Me- "Hello"
CA Cop- "He--- oh, sorry I'll have to call you back."
As I hung up the phone I stood in my kitchen and observed my surroundings. Remnants of the day were distributed throughout my home, but I became caught up in the four paintings laying out to dry on my kitchen counter. It became one of those moments. The type where you just let the impact set in. I was thinking how blessed I was to have been present when those paintings were dreamed up and then created. And when they were completed, I got to wash the paint off their little fingers, cheeks, and arms.
In the kitchen I could hear them, happily screaming and enjoying each others imaginative chatter from within the "fort" built from blankets and kitchen chairs in my family room.
I am so grateful that I get to be home with my babies at this time in their lives.
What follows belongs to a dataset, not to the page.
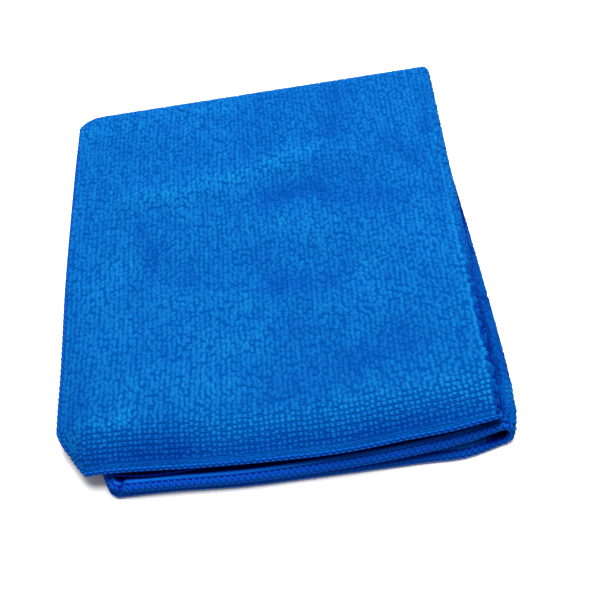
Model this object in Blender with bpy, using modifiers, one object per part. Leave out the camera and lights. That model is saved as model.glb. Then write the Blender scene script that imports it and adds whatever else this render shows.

That I know why their fingernails are dirty, if their foreheads feel too hot, and if they have cried that day. I know what adventure Shasta was on when he got that hole in his jeans and I know what color(s) Sierra wants me to paint her nails. There is nothing else that I would rather be doing, at this time, during this phase in my life.
Not because there is nothing else that I could be doing, but because I know that I am irreplaceable in only one place.
Today, CA Cop could not even pause for a moment to say "hello." As for me, I got to relish in my moment, staring at those works of art. I am so grateful to have a husband who finds my desired role as a mother and a homemaker as respected and uplifted as I do. Truly I am grateful.